◆ **Task instructions**:
Copy verbatim the material from its first line to the line that holds "strength, blueness = swirl_fields(pushed)", including that line.

◆ **Recorded information**:
-------

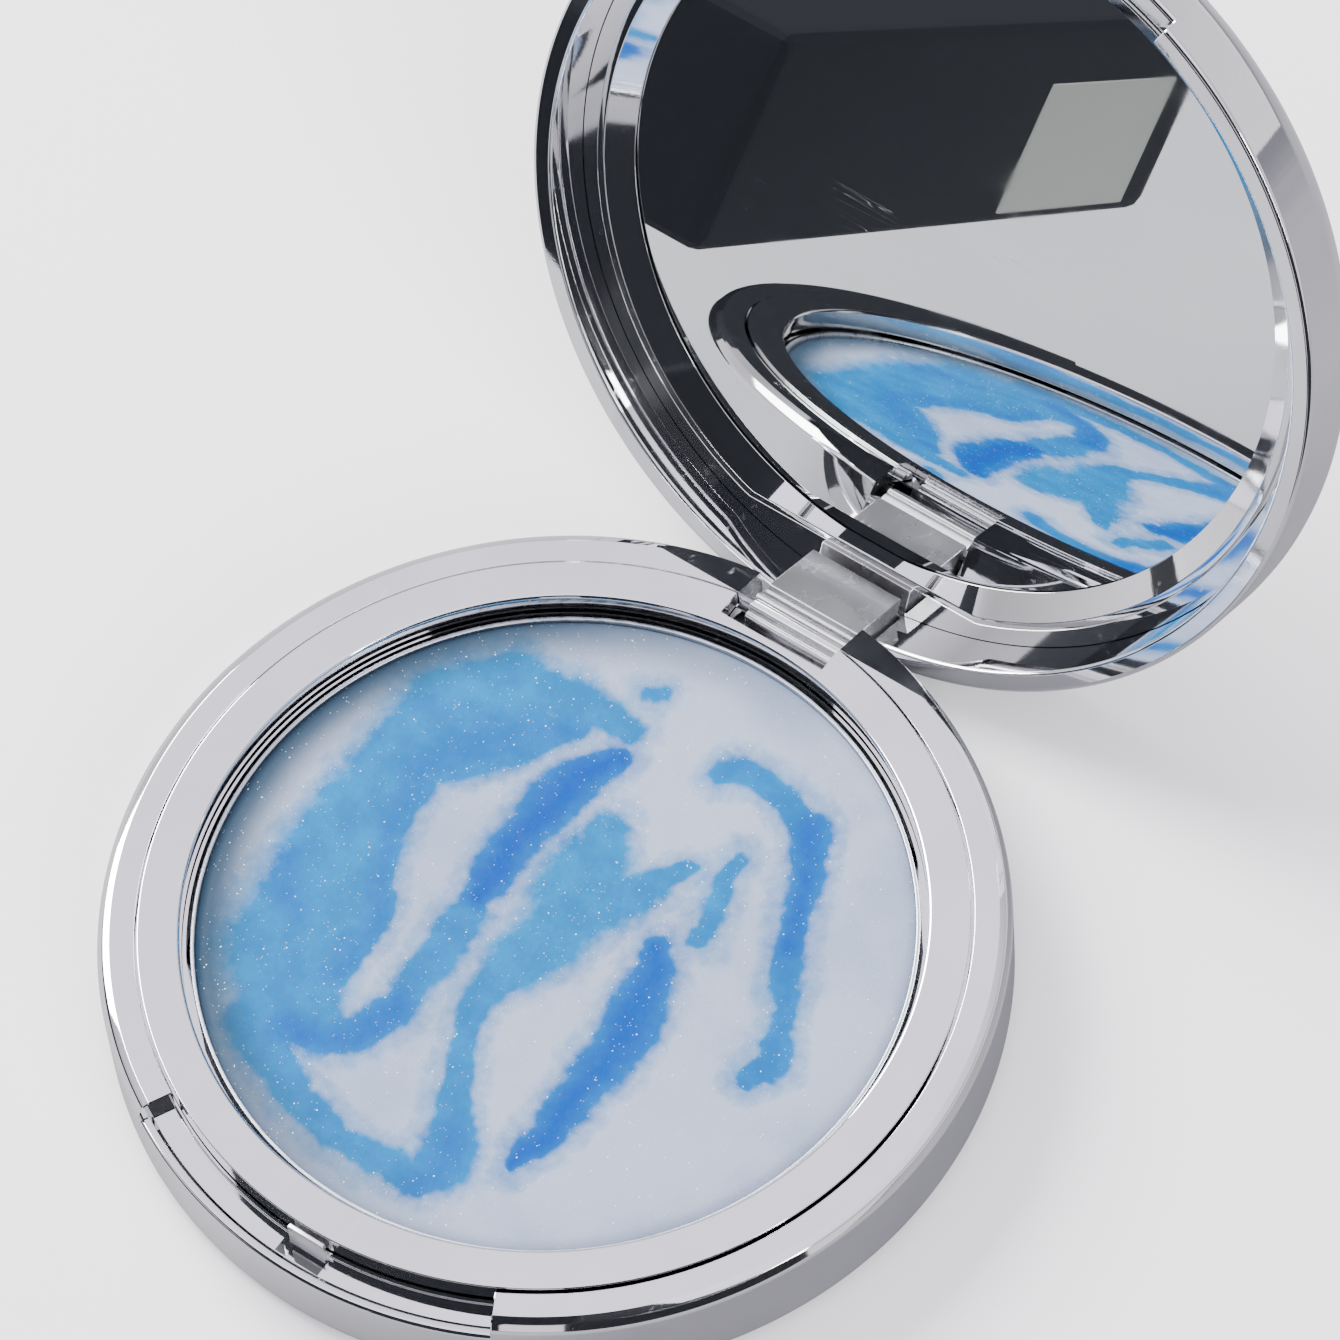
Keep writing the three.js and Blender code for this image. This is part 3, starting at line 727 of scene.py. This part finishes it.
def make_jelly():
    """A fine round grid for the surface, a plain wall and floor, and the swirls on its points."""
    radius = PAN_RADIUS - PAN_WALL - 0.02
    columns = 420
    rings = 118
    flat = [(0.0, 0.0)]
    for ring in range(1, rings + 1):
        reach = radius * ring / rings
        flat += [(reach * cos(2 * pi * c / columns), reach * sin(2 * pi * c / columns))
                 for c in range(columns)]
    pushed = np.array(flat) + np.array([wander(x, y) for x, y in flat])
    strength, blueness = swirl_fields(pushed)

    verts = [(x * MM, y * MM, jelly_height(x, y, radius) * MM) for x, y in flat]
    faces = round_grid_faces(columns, rings)
    skirt = len(verts)
    rim = skirt - columns
    bottom_z = (PAN_FLOOR_Z + PAN_WALL + GLUE_GAP) * MM
    verts += [(x, y, bottom_z) for x, y, _ in verts[rim:]]
    for c in range(columns):
        after = (c + 1) % columns
        faces.append([rim + c, skirt + c, skirt + after, rim + after])
    faces.append([skirt + c for c in reversed(range(columns))])

    mesh = bpy.data.meshes.new("jelly_fill")
    mesh.from_pydata(verts, [], faces)
    finish_shading(mesh, 50)
    for label, values in (("swirl", strength), ("depth", blueness)):
        attribute = mesh.attributes.new(label, "FLOAT", "POINT")
        full = np.zeros(len(verts))
        full[:len(values)] = values
        attribute.data.foreach_set("value", full)
    return settle(link("jelly_fill", mesh), JELLY, "base", "jelly", "highlighter_fill")


def make_front_catch():
    """A lug that stands in front of the ring on a short tail under it."""
    low, high = CATCH_TAIL_Z
    outline = [(CATCH_FRONT_Y, low), (CATCH_TAIL_BACK_Y, low), (CATCH_TAIL_BACK_Y, high),
               (CATCH_NOSE_BACK_Y, high), (CATCH_NOSE_BACK_Y, CATCH_NOSE_Z),
               (CATCH_FRONT_Y + 0.05, CATCH_NOSE_Z), (CATCH_FRONT_Y, CATCH_NOSE_Z - 0.5)]
    catch = prism_along_x("front_catch_lug", outline, across_catch(), 0.08)
    return settle(catch, SATIN, "base", "plated_satin", "front_catch")


# ---- lid ---------------------------------------------------------------------------------------


def make_lid_shell():
    """A turned cup with a rounded back edge, its rim cut back in the thumb notch."""
    ceiling_z = LID_BACK_Z - LID_BACK_THICKNESS
    inside = [(0, ceiling_z), (LEDGE_RADIUS, ceiling_z), (LEDGE_RADIUS, LEDGE_Z),
              (LID_INNER, LEDGE_Z)]
    outside = [(LID_RADIUS, LID_BACK_Z, LID_EDGE_ROUND), (20.0, LID_BACK_Z), (0, LID_BACK_Z)]
    rim = [(LID_INNER, RIM_Z, 0.3), (LID_RADIUS, RIM_Z, 0.45)]
    notch_z = RIM_Z + LID_NOTCH_DEPTH
    notch = [(LID_INNER, notch_z, 0.3), (LID_RADIUS, notch_z, 0.45)]
    full = rounded(inside + rim + outside, 10)
    low = rounded(inside + notch + outside, 10)
    shell = turned_with_notch("lid_shell_plated", full, low, LID_NOTCH_HALF, closed=False)
    half = TONGUE_HALF_WIDTH + FIT_GAP
    cut(shell, block("slot", (-half, half), (TONGUE_INNER_Y - 0.5, 40), (8, BEAD_Z + FIT_GAP)))
    return settle(opened(shell), CHROME, "lid", "plated_shell", "lid_shell")


def frame_outline(angle):
    """Section of the mirror frame; next to the hinge its bead runs straight, not round."""
    bead = BEAD_RADIUS
    if sin(angle) > FRAME_FLAT_Y / BEAD_RADIUS:
        bead = FRAME_FLAT_Y / sin(angle)
    opening = min(GLASS_OPENING, bead - BEAD_WIDTH - 0.1)
    outer = LID_INNER - 0.06
    pocket = GLASS_RADIUS + FIT_GAP
    return rounded([
        (opening, GLASS_Z - GLASS_LIP, 0.06), (bead - BEAD_WIDTH, BEAD_Z, 0.2),
        (bead, BEAD_Z, 0.2), (bead, FLANGE_Z), (outer, FLANGE_Z),
        (outer, LEDGE_Z - GLUE_GAP), (pocket, LEDGE_Z - GLUE_GAP),
        (pocket, GLASS_Z - GLUE_GAP), (opening, GLASS_Z - GLUE_GAP),
    ])


def make_mirror_frame():
    """The beaded ring that holds the glass, open where the hinge plate passes through it."""
    angles = even_angles(360)
    outlines = [frame_outline(angle) for angle in angles]
    ring = turned("mirror_frame_plated", lambda column: outlines[column], angles, closed=True)
    half = TONGUE_HALF_WIDTH + FIT_GAP
    slot_y = (TONGUE_INNER_Y - FIT_GAP, 38)
    cut(ring, block("slot", (-half, half), slot_y, (RIM_Z, BEAD_Z + FIT_GAP)))
    return settle(opened(ring), CHROME, "lid", "plated_shell", "mirror_frame")


def make_mirror():
    """A round glass with ground edges."""
    outline = [(0, GLASS_Z), (GLASS_RADIUS, GLASS_Z, 0.15),
               (GLASS_RADIUS, GLASS_Z + GLASS_THICKNESS, 0.1), (0, GLASS_Z + GLASS_THICKNESS)]
    piece = turned_plain("mirror_disc", rounded(outline), closed=False)
    return settle(opened(piece), GLASS, "lid", "mirror_glass", "mirror")


def make_hinge_tongue():
    """One outline: the flat plate, then round the barrel with three ribs on its inner side."""
    outline = [(TONGUE_INNER_Y, BEAD_Z), (TONGUE_INNER_Y, TONGUE_TOP_Z)]
    for degree in range(150, 336, 3):
        rib = sum(max(0.0, 1.0 - (abs(degree - middle) / RIB_HALF_ANGLE_DEG) ** 2)
                  for middle in RIB_ANGLES_DEG)
        reach = KNUCKLE_RADIUS + RIB_HEIGHT * sqrt(rib)
        angle = radians(degree)
        outline.append((HINGE_Y + reach * cos(angle), HINGE_Z + reach * sin(angle)))
    outline += [(TONGUE_OUTER_Y, HINGE_Z), (TONGUE_OUTER_Y, BEAD_Z)]
    width = (-TONGUE_HALF_WIDTH, TONGUE_HALF_WIDTH)
    tongue = prism_along_x("hinge_tongue_satin", outline, width, 0.1, 24)
    return settle(opened(tongue), SATIN, "lid", "plated_satin", "hinge_tongue")


def make_lid_hook():
    """A thin springy tab with a rounded tip, close to the lid's wall."""
    front = HOOK_GAP - LID_INNER
    back = front + HOOK_THICKNESS
    outline = rounded([(front, HOOK_TIP_Z, 0.14), (back, HOOK_TIP_Z, 0.14), (back, BEAD_Z),
                       (front, BEAD_Z)])
    hook = prism_along_x("lid_hook_satin", outline, across_catch(), 0.06)
    return settle(opened(hook), SATIN, "lid", "plated_satin", "lid_hook")


make_base_shell()
make_base_plate()
make_pan_ring()
make_pan()
make_jelly()
make_front_catch()
make_lid_shell()
make_mirror_frame()
make_mirror()
make_hinge_tongue()
make_lid_hook()
recolour("hinge_pin", STEEL)
recolour("pan_pad", FOAM)
recolour("mirror_pad", FOAM)

# ---- stage, light and camera -------------------------------------------------------------------


def flat_sheet(name, z, material):
    """A large level sheet, a little below the compact."""
    reach = 6.0
    corners = [(-reach, -reach, 0), (reach, -reach, 0), (reach, reach, 0), (-reach, reach, 0)]
    mesh = bpy.data.meshes.new(name)
    mesh.from_pydata(corners, [], [(0, 1, 2, 3)])
    mesh.materials.append(material)
    sheet = link(name, mesh)
    sheet.location.z = z * MM
    return sheet


def make_floor():
    """The table, and a darker copy with painted light and shade that stands in for it in reflections.
    """
    floor = flat_sheet("floor", -0.2, pale_floor())
    floor.visible_glossy = False
    reflection_only(flat_sheet("painted_light_table", -0.1, painted_light_table()))


def card_material(name, shade):
    """Matt card with a faint unevenness."""
    n = Nodes(name)
    n.wire(n.mix(n.noise(8.0), shade, tuple(c * 1.3 for c in shade)), n.shader.inputs["Base Color"])
    n.set(Roughness=0.9, Specular_IOR_Level=0.1)
    return n.material


def painted_light_table():
    """Painted light and shade for what the plating sees as a floor: lighter at the left, falling off
    into shade to the right.
    """
    n = Nodes("painted_light_table")
    axes = n.node("SeparateXYZ")
    n.wire(n.place, axes.inputs["Vector"])
    right = n.remap(axes.outputs["X"], -45 * MM, 45 * MM, 0.0, 1.0)
    # painted light and shade: lighter at the left, darker towards the right
    shade = n.mix(right, (0.36, 0.36, 0.375), (0.16, 0.16, 0.17))
    n.wire(n.mix(n.noise(9.0), shade, (0.24, 0.24, 0.25)), n.shader.inputs["Base Color"])
    n.set(Roughness=0.9, Specular_IOR_Level=0.1)
    return n.material


def reflection_only(piece):
    """Makes a piece of the studio that shows only in what the bright surfaces reflect."""
    piece.visible_camera = False
    piece.visible_diffuse = False
    piece.visible_shadow = False


def reflected_card(name, x_range, y_range, z_range, material, bevel=1):
    card = block(name, x_range, y_range, z_range, bevel)
    card.data.materials.append(material)
    reflection_only(card)


def make_cards():
    """A dark box with a painted window reflection on its side beside the compact, and black felt in
    front and overhead.
    """
    box_card = card_material("dark_card", (0.006, 0.007, 0.009))
    reflected_card("dark_box", (-260, -57.5), (-148, -34), (0.2, 24), box_card, 2)
    # painted reflection: a lighter pane on the dark box's side stands in for a window reflected there
    pane_reflection = card_material("painted_window_reflection", (0.13, 0.135, 0.125))
    reflected_card("painted_window_reflection", (-57.6, -57.2), (-140, -106), (2, 17), pane_reflection, 0.1)
    felt = card_material("dark_felt", (0.008, 0.009, 0.011))
    reflected_card("far_card", (-700, -10), (-420, -400), (0.2, 260), felt)
    reflected_card("near_card", (5, 50), (-112, -108), (0.2, 120), felt)
    reflected_card("right_card", (78, 700), (-112, -108), (0.2, 520), felt)
    reflected_card("dark_ceiling", (-450, 900), (-900, -120), (600, 604), felt)


def soft_light(name, place, size, power, colour):
    """A rectangular lamp, in metres and watts, turned towards the compact."""
    data = bpy.data.lights.new(name, "AREA")
    data.shape = "RECTANGLE"
    data.size, data.size_y = size
    data.energy = power
    data.color = colour
    lamp = bpy.data.objects.new(name, data)
    bpy.context.scene.collection.objects.link(lamp)
    lamp.location = place
    aim = Vector((0, 20, 0)) * MM
    lamp.rotation_euler = (aim - Vector(place)).to_track_quat("-Z", "Y").to_euler()


def make_world():
    """A soft sky: fairly bright low down, dimmer half way up and brightest overhead."""
    world = bpy.data.worlds.new("studio")
    bpy.context.scene.world = world
    world.use_nodes = True
    tree = world.node_tree
    background = tree.nodes["Background"]
    direction = tree.nodes.new("ShaderNodeTexCoord")
    parts = tree.nodes.new("ShaderNodeSeparateXYZ")
    ramp = tree.nodes.new("ShaderNodeValToRGB")
    tree.links.new(direction.outputs["Generated"], parts.inputs["Vector"])
    tree.links.new(parts.outputs["Z"], ramp.inputs["Fac"])
    tree.links.new(ramp.outputs["Color"], background.inputs["Color"])
    low, high = ramp.color_ramp.elements
    low.position = 0.10
    low.color = (1.15, 1.12, 1.20, 1.0)
    high.position = 0.95
    high.color = (1.75, 1.70, 1.95, 1.0)
    middle = ramp.color_ramp.elements.new(0.55)
    middle.color = (0.62, 0.61, 0.66, 1.0)
    background.inputs["Strength"].default_value = 1.0


def make_camera():
    """A long lens from the front right, looking down at the open compact."""
    azimuth, elevation, roll = radians(40.5), radians(58.4), radians(-6.0)
    distance = 675 * MM
    target = Vector((-5.65, 24.6, BASE_HEIGHT)) * MM
    back = Vector((sin(azimuth) * cos(elevation), -cos(azimuth) * cos(elevation), sin(elevation)))
    level = Vector((cos(azimuth), sin(azimuth), 0))
    upright = back.cross(level)
    right = level * cos(roll) + upright * sin(roll)
    up = upright * cos(roll) - level * sin(roll)
    data = bpy.data.cameras.new("camera")
    data.lens = 216.8
    data.sensor_width = 36.0
    data.clip_end = 10
    camera = bpy.data.objects.new("camera", data)
    bpy.context.scene.collection.objects.link(camera)
    turn = Matrix((right, up, back)).transposed().to_4x4()
    camera.matrix_world = Matrix.Translation(target + back * distance) @ turn
    bpy.context.scene.camera = camera


make_floor()
make_cards()
make_world()
soft_light("key", (-0.62, 0.1, 0.55), (0.5, 0.5), 20, (1.0, 1.0, 1.0))
soft_light("fill", (0.7, -0.3, 0.6), (0.5, 0.4), 10, (0.97, 0.98, 1.0))
make_camera()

-------

◆ **Exercise result**:
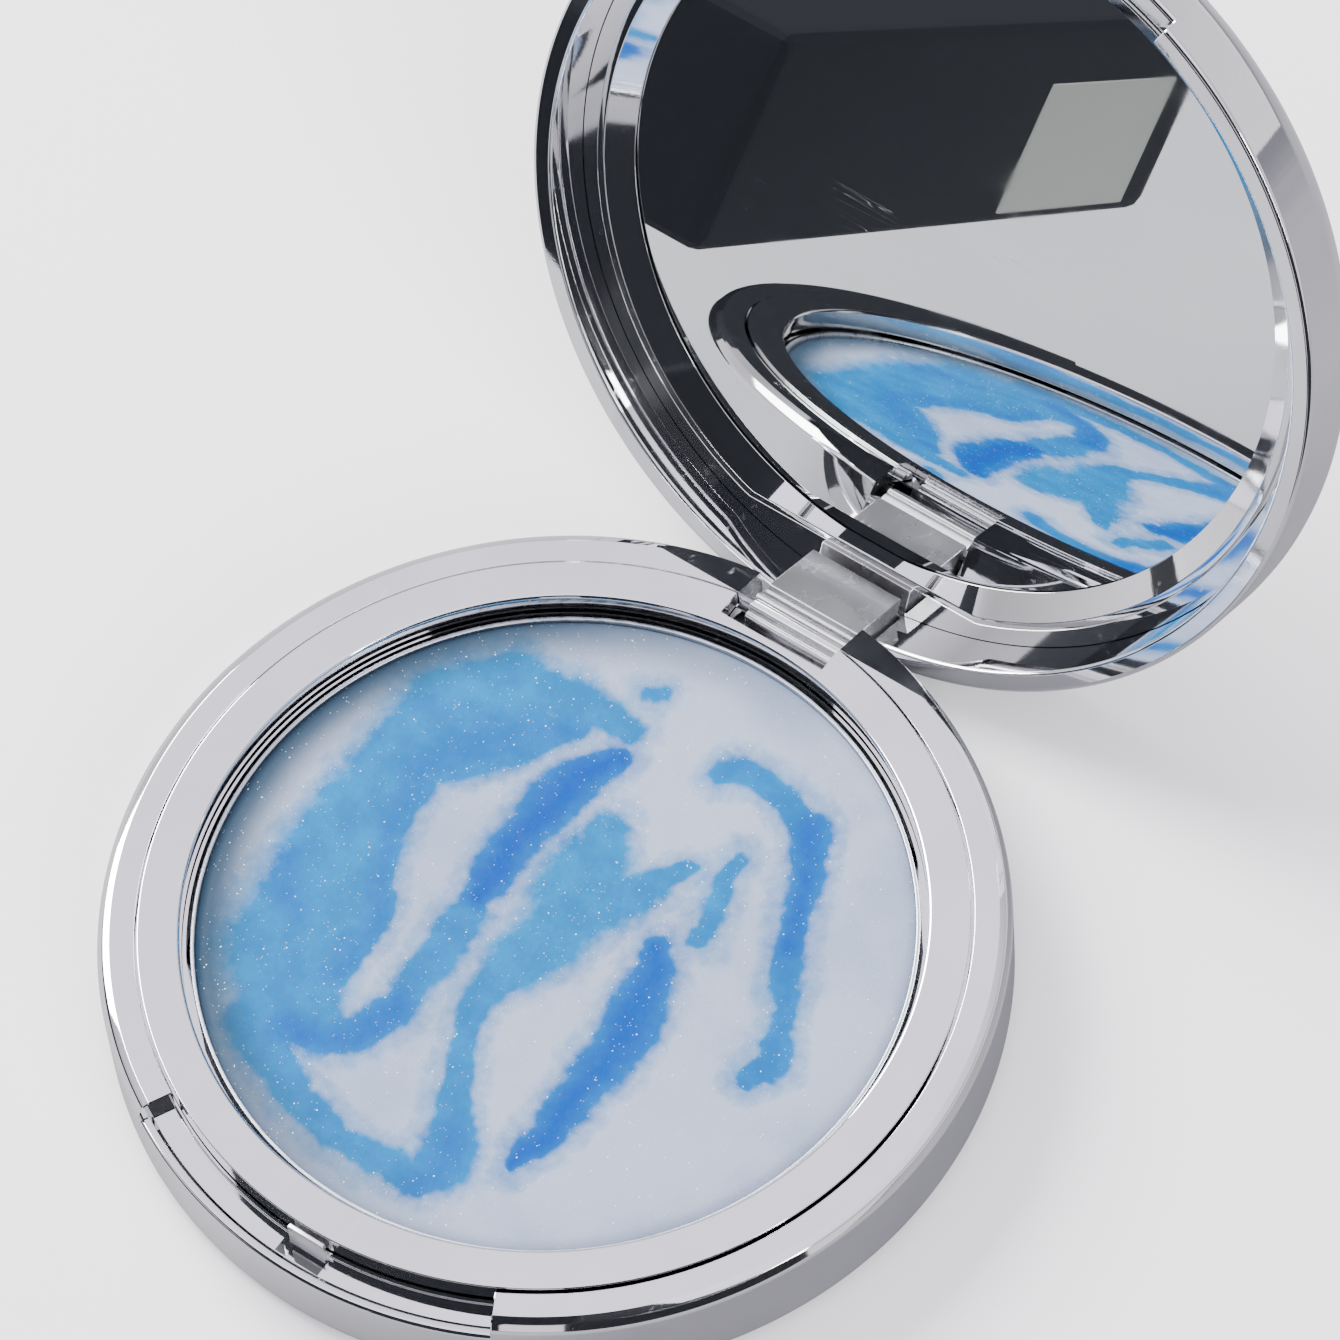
Keep writing the three.js and Blender code for this image. This is part 3, starting at line 727 of scene.py. This part finishes it.
def make_jelly():
    """A fine round grid for the surface, a plain wall and floor, and the swirls on its points."""
    radius = PAN_RADIUS - PAN_WALL - 0.02
    columns = 420
    rings = 118
    flat = [(0.0, 0.0)]
    for ring in range(1, rings + 1):
        reach = radius * ring / rings
        flat += [(reach * cos(2 * pi * c / columns), reach * sin(2 * pi * c / columns))
                 for c in range(columns)]
    pushed = np.array(flat) + np.array([wander(x, y) for x, y in flat])
    strength, blueness = swirl_fields(pushed)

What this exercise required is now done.